┌────────

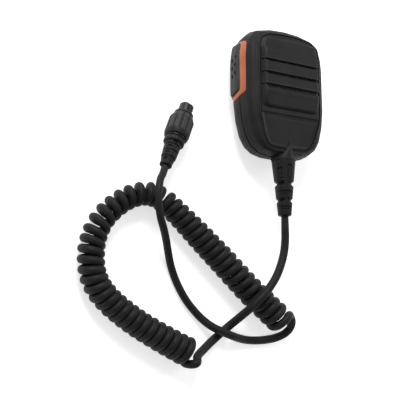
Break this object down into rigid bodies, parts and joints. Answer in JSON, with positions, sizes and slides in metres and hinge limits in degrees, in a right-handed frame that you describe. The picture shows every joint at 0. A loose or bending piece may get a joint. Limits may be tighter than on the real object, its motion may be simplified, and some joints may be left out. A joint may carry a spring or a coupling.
{
  "type": "hand microphone",
  "caption": "Palm microphone for a mobile radio with louvred front, side talk key with coloured surround, hang button, curly cord and round multi-pin plug.",
  "frame": {"origin": "centre of the hang button's outer face, which the microphone lies on", "axes": "+X to the right seen from the front, +Y toward the top of the case, away from the cord, +Z out of the louvred front"},
  "size_m": [0.1776, 0.2312, 0.0341],
  "materials": {
    "case_plastic": "fine-grained matte charcoal moulding",
    "grille_plastic": "fine-grained matte charcoal moulding",
    "key_plastic": "soft matte dark grey",
    "trim_plastic": "satin orange",
    "button_plastic": "satin black",
    "seal_rubber": "matte rubber",
    "relief_rubber": "matte moulded rubber",
    "cord_jacket": "satin jacket",
    "screw_steel": "plated",
    "capsule_metal": "drawn can",
    "mesh_cloth": "fine woven dust cloth",
    "board_laminate": "solder-masked laminate",
    "component_plastic": "moulded",
    "pale_plastic": "natural nylon",
    "wire_plastic": "wire insulation",
    "ring_plastic": "satin charcoal",
    "shell_metal": "black-plated shell",
    "insert_plastic": "moulded insulator",
    "contact_gold": "gold-plated contacts"
  },
  "bodies": {
    "microphone": {"rear_case": "case_plastic", "front_case": "case_plastic", "case_gasket": "seal_rubber", "case_screws": "screw_steel", "grille_panel": "grille_plastic", "dust_mesh": "mesh_cloth", "mic_capsule": "capsule_metal", "mic_boot": "seal_rubber", "circuit_board": "board_laminate", "board_components": "component_plastic", "board_screws": "screw_steel", "switch_body": "component_plastic", "ptt_trim": "trim_plastic", "ptt_seal": "seal_rubber", "ptt_pivot_pin": "screw_steel", "hang_button": "button_plastic", "hang_button_screw": "screw_steel", "cable_header": "pale_plastic", "wire_set": "wire_plastic", "cable_end": "cord_jacket", "cable_clamp": "screw_steel", "clamp_screws": "screw_steel", "strain_relief": "relief_rubber", "cord_mic_lead": "cord_jacket", "cord_curl": "cord_jacket", "cord_plug_lead": "cord_jacket", "plug_boot": "relief_rubber", "plug_back_nut": "ring_plastic", "plug_shell": "shell_metal", "plug_seal": "seal_rubber", "plug_insert": "insert_plastic", "plug_pins": "contact_gold"},
    "talk_key": {"ptt_key": "key_plastic", "ptt_spring": "screw_steel"},
    "switch_stem": {"switch_plunger": "pale_plastic"},
    "plug_ring": {"coupling_ring": "ring_plastic"}
  },
  "joints": [
    {"name": "ptt_press", "type": "hinge", "parent": "microphone", "child": "talk_key", "pos_m": [-0.031, 0.0045, 0.0148], "axis": [0, 0, -1], "range_deg": [0, 3.6], "stiffness_Nm_per_rad": 0.6, "springref_deg": -2.86, "deforming": ["ptt_spring"]},
    {"name": "switch_travel", "type": "slide", "parent": "microphone", "child": "switch_stem", "axis": [1, 0, 0], "range_m": [0, 0.0012]},
    {"name": "coupling_ring_turn", "type": "hinge", "parent": "microphone", "child": "plug_ring", "pos_m": [-0.07514, -0.02762, 0.00913], "axis": [0.4115, 0.8947, -0.1736], "continuous": true}
  ],
  "couplings": [
    {"joint": "switch_travel", "follows": "ptt_press", "m_per_rad": 0.0175}
  ]
}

└────────

* _PROMPT_: Return the whole listing exactly, with every line included.

* _IN RESPONSE_:
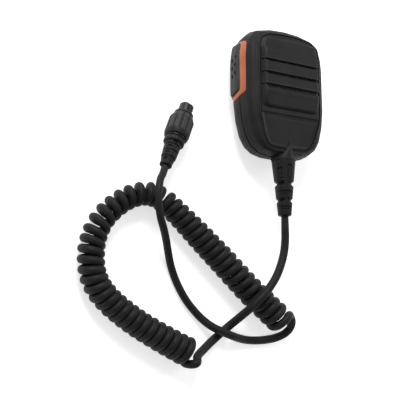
Break this object down into rigid bodies, parts and joints. Answer in JSON, with positions, sizes and slides in metres and hinge limits in degrees, in a right-handed frame that you describe. The picture shows every joint at 0. A loose or bending piece may get a joint. Limits may be tighter than on the real object, its motion may be simplified, and some joints may be left out. A joint may carry a spring or a coupling.
{
  "type": "hand microphone",
  "caption": "Palm microphone for a mobile radio with louvred front, side talk key with coloured surround, hang button, curly cord and round multi-pin plug.",
  "frame": {"origin": "centre of the hang button's outer face, which the microphone lies on", "axes": "+X to the right seen from the front, +Y toward the top of the case, away from the cord, +Z out of the louvred front"},
  "size_m": [0.1776, 0.2312, 0.0341],
  "materials": {
    "case_plastic": "fine-grained matte charcoal moulding",
    "grille_plastic": "fine-grained matte charcoal moulding",
    "key_plastic": "soft matte dark grey",
    "trim_plastic": "satin orange",
    "button_plastic": "satin black",
    "seal_rubber": "matte rubber",
    "relief_rubber": "matte moulded rubber",
    "cord_jacket": "satin jacket",
    "screw_steel": "plated",
    "capsule_metal": "drawn can",
    "mesh_cloth": "fine woven dust cloth",
    "board_laminate": "solder-masked laminate",
    "component_plastic": "moulded",
    "pale_plastic": "natural nylon",
    "wire_plastic": "wire insulation",
    "ring_plastic": "satin charcoal",
    "shell_metal": "black-plated shell",
    "insert_plastic": "moulded insulator",
    "contact_gold": "gold-plated contacts"
  },
  "bodies": {
    "microphone": {"rear_case": "case_plastic", "front_case": "case_plastic", "case_gasket": "seal_rubber", "case_screws": "screw_steel", "grille_panel": "grille_plastic", "dust_mesh": "mesh_cloth", "mic_capsule": "capsule_metal", "mic_boot": "seal_rubber", "circuit_board": "board_laminate", "board_components": "component_plastic", "board_screws": "screw_steel", "switch_body": "component_plastic", "ptt_trim": "trim_plastic", "ptt_seal": "seal_rubber", "ptt_pivot_pin": "screw_steel", "hang_button": "button_plastic", "hang_button_screw": "screw_steel", "cable_header": "pale_plastic", "wire_set": "wire_plastic", "cable_end": "cord_jacket", "cable_clamp": "screw_steel", "clamp_screws": "screw_steel", "strain_relief": "relief_rubber", "cord_mic_lead": "cord_jacket", "cord_curl": "cord_jacket", "cord_plug_lead": "cord_jacket", "plug_boot": "relief_rubber", "plug_back_nut": "ring_plastic", "plug_shell": "shell_metal", "plug_seal": "seal_rubber", "plug_insert": "insert_plastic", "plug_pins": "contact_gold"},
    "talk_key": {"ptt_key": "key_plastic", "ptt_spring": "screw_steel"},
    "switch_stem": {"switch_plunger": "pale_plastic"},
    "plug_ring": {"coupling_ring": "ring_plastic"}
  },
  "joints": [
    {"name": "ptt_press", "type": "hinge", "parent": "microphone", "child": "talk_key", "pos_m": [-0.031, 0.0045, 0.0148], "axis": [0, 0, -1], "range_deg": [0, 3.6], "stiffness_Nm_per_rad": 0.6, "springref_deg": -2.86, "deforming": ["ptt_spring"]},
    {"name": "switch_travel", "type": "slide", "parent": "microphone", "child": "switch_stem", "axis": [1, 0, 0], "range_m": [0, 0.0012]},
    {"name": "coupling_ring_turn", "type": "hinge", "parent": "microphone", "child": "plug_ring", "pos_m": [-0.07514, -0.02762, 0.00913], "axis": [0.4115, 0.8947, -0.1736], "continuous": true}
  ],
  "couplings": [
    {"joint": "switch_travel", "follows": "ptt_press", "m_per_rad": 0.0175}
  ]
}